Цель и методологическая основа исследования. Эпохальные сдвиги в социокультурной реальности отражаются в формах и содержании сознания - общественного и индивидуального. Дискурсы создаются и воспринимаются в качестве «неотъемлемой составляющей коммуникативных ситуаций»; контекстные модели являются прагматическими по содержанию и функциям и социальными по смыслу и значимости; роль знаний в интерпретации как отдельных текстов (философских работ, манифестов и пр.), так и «семантики дискурса» исключительна: необходимы всеобщее «знание о мире», когнитивный анализ знаний участников коммуникации в рамках определенной культуры (субкультуры); именно «такие знания и убеждения должны быть эффективно организованы в особые сценарии» [5. С. 128]. Смена философской парадигмы предполагала принципиальные изменения в самой эпистемологии и в «прагматическом контексте» философских дискуссий о рациональности.

Классическая концепция рациональности во главу угла ставит идею природной упорядоченности и трактует мир как «сферу разумного». Неокантианцы и неогегельянцы одинаково понимают философию как единство «рациональной рассудочности» с иррациональным «духовным содержанием». Неклассическая концепция рациональности ставит знак равенства между «теорией рациональности» и методологией науки. Отождествляемая с целесообразностью «научная рациональность» - как высший тип сознания и универсальное средство организации мыслительной деятельности - носит ценностный характер. Тезис о дихотомии и даже антиномии «рациональности» и «традиции» фактически означает всю ту же хрестоматийную «критику разума», что сближает иррационалистическую версию неклассической рациональности с «философией жизни»; это сходство не означает тождества.

Исследование того, как имманентная «логика жизни» (достижения естественнонаучного знания, социальные и национальные революции, радикальные преобразования общественных отношений, смена ценностных ориентиров «человека эпохи индустриализма», модернизация функций искусства) сокрушила авторитарную модель рационалистического мировосприятия, требует методологического синтеза онтологии и социальной философии, социологии и философии культуры.
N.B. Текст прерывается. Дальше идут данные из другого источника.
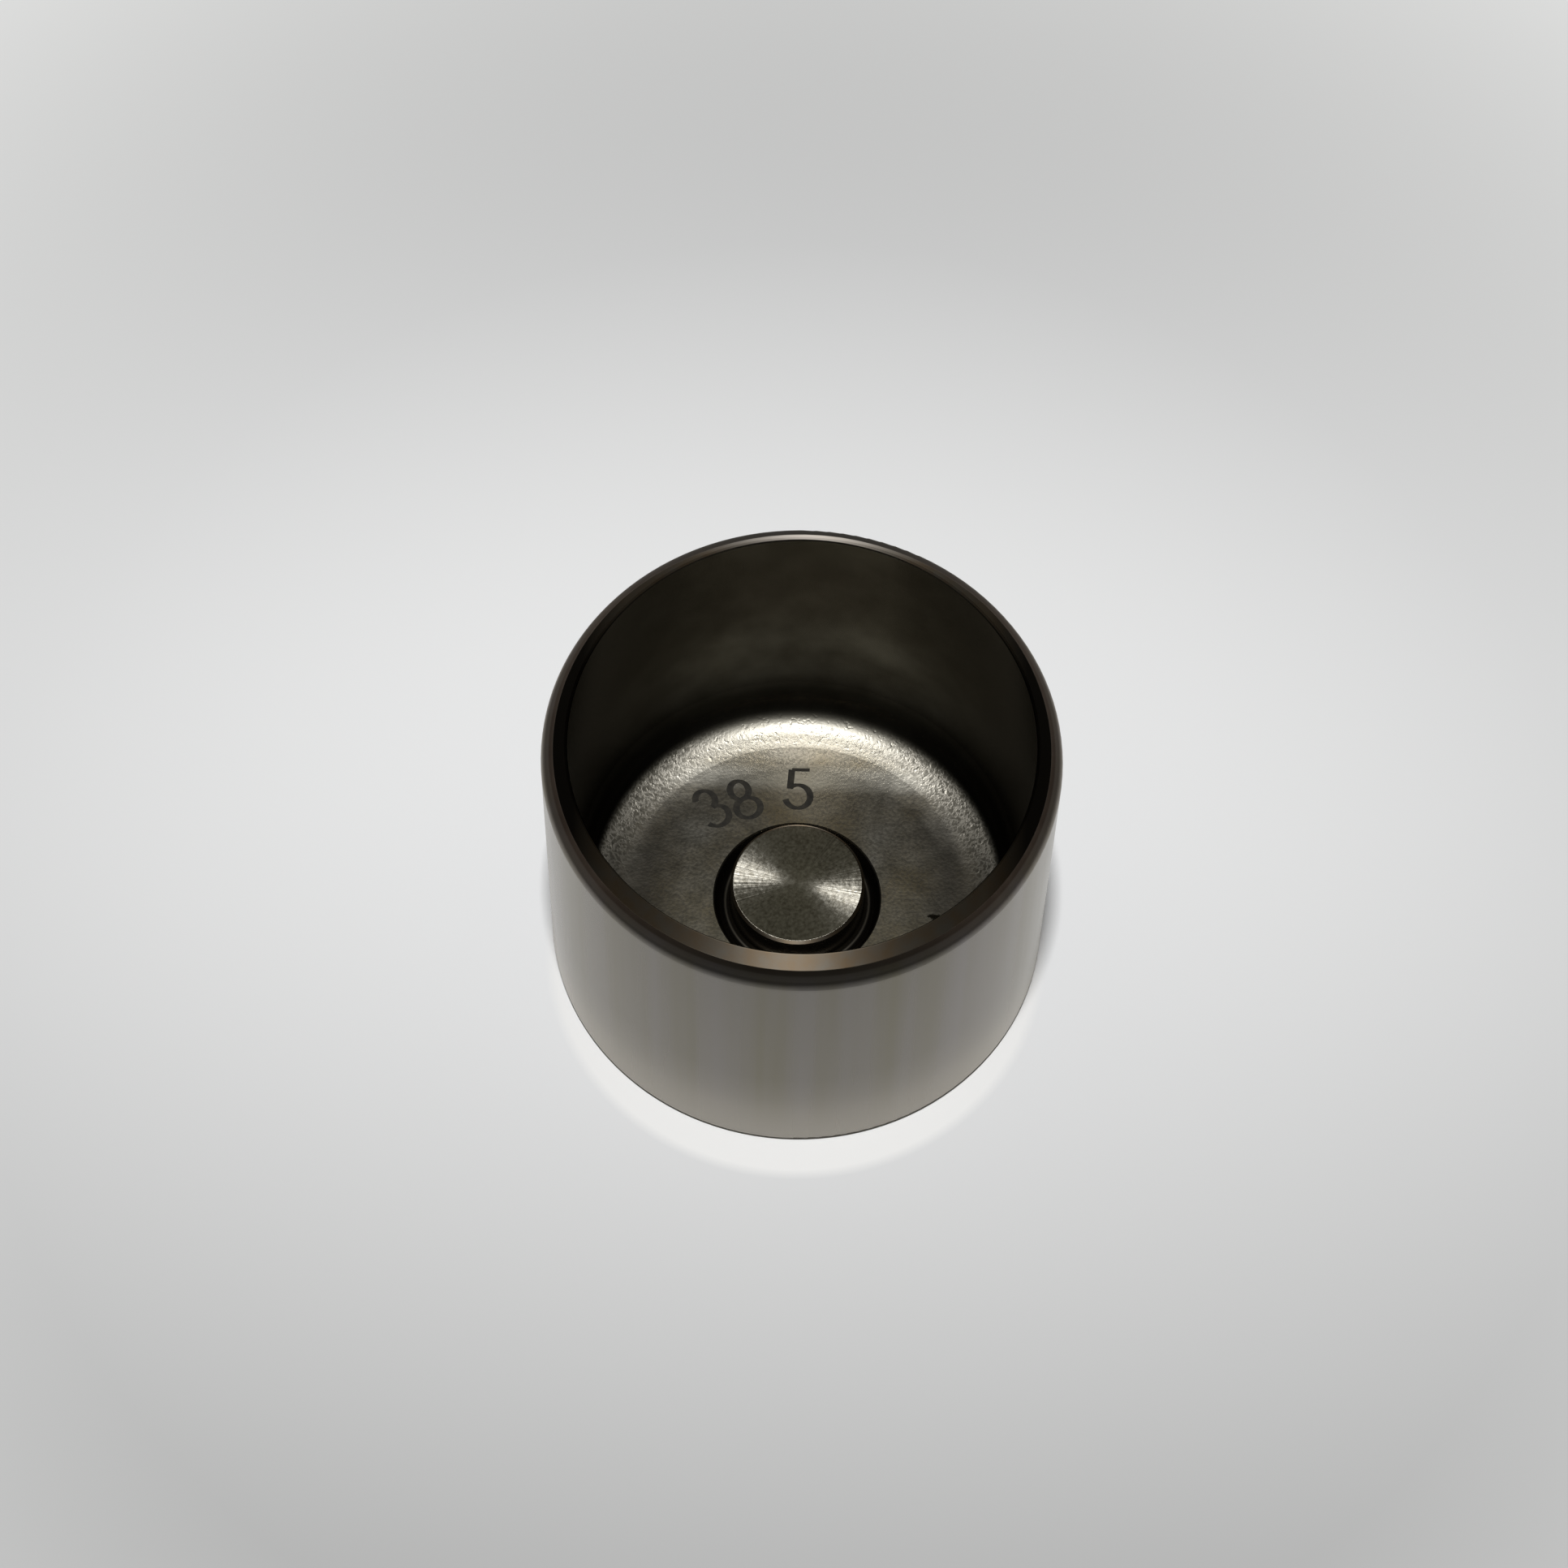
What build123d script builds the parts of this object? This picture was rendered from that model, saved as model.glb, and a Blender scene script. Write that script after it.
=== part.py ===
"""A shimless bucket tappet: the cup that sits between a camshaft lobe and a valve stem.

It is one piece of steel, cold-forged as a cup, turned at the lip and on the inner pad,
and ground on the skirt and on the closed end. It stands on its closed end, open end up.
Millimetres, +Z up along the cup's axis, origin at the centre of the flat closed end.
"""

from build123d import *
from math import cos, radians, sin, tan
import os

# Driving dimensions of the cup
outer_diameter = 28.0
height = 20.9
skirt_thickness = 1.45
crown_thickness = 2.4  # the closed end, between the cam face and the inner floor
floor_corner_radius = 2.8  # inner corner between the floor and the skirt
cam_edge_radius = 0.35  # outer edge of the closed end

# Driving dimensions of the pad that bears on the valve stem
pad_diameter = 7.6
pad_thickness = 4.2  # cam face to pad top, the dimension that sets the valve clearance
pad_edge_break = 0.15
relief_width = 1.0  # the groove turned round the pad, so that its face can be ground clear of the floor
relief_slope = 50.0  # of the groove's outer side, from the floor
relief_bottom_radius = 0.3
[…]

Критика рациональности - одна из наиболее обсуждаемых в научном сообществе проблем. Она обусловлена как проблематикой собственно философского дискурса (идея «философии как строгой науки»), так и актуальными проблемами современности (антиглобализмом, беспокойством за судьбу индустриальной цивилизации, оскудением культуры). Отдельный вопрос - смена форм рациональности, обусловленная исторически (картезианский рационализм Нового времени, деистический и научный рационализм Просвещения, немецкий идеализм, научные революции начала XX вв.). Попытки противопоставить философию науке, рационалистическому мышлению, спровоцировали кризис западного научного знания, который (как и непосредственно кризис философии) Э. Гуссерль объясняет «позитивистской редукцией» идеи науки, приводящей к утрате ею своей жизненной значимости и делающей ее лишь «наукой о фактах» [4]. Может быть, задавался он вопросом о том, надо ли изменить способ рассмотрения, с помощью которого мы надеемся найти пути к самой сути дела, отыскать истину? Главный вопрос (не методологический, «сущностный») все же состоял в том, предполагает ли «наука о природе» также и «науку о духе» - как оппозицию, препозицию и дополнение? Проясним все это.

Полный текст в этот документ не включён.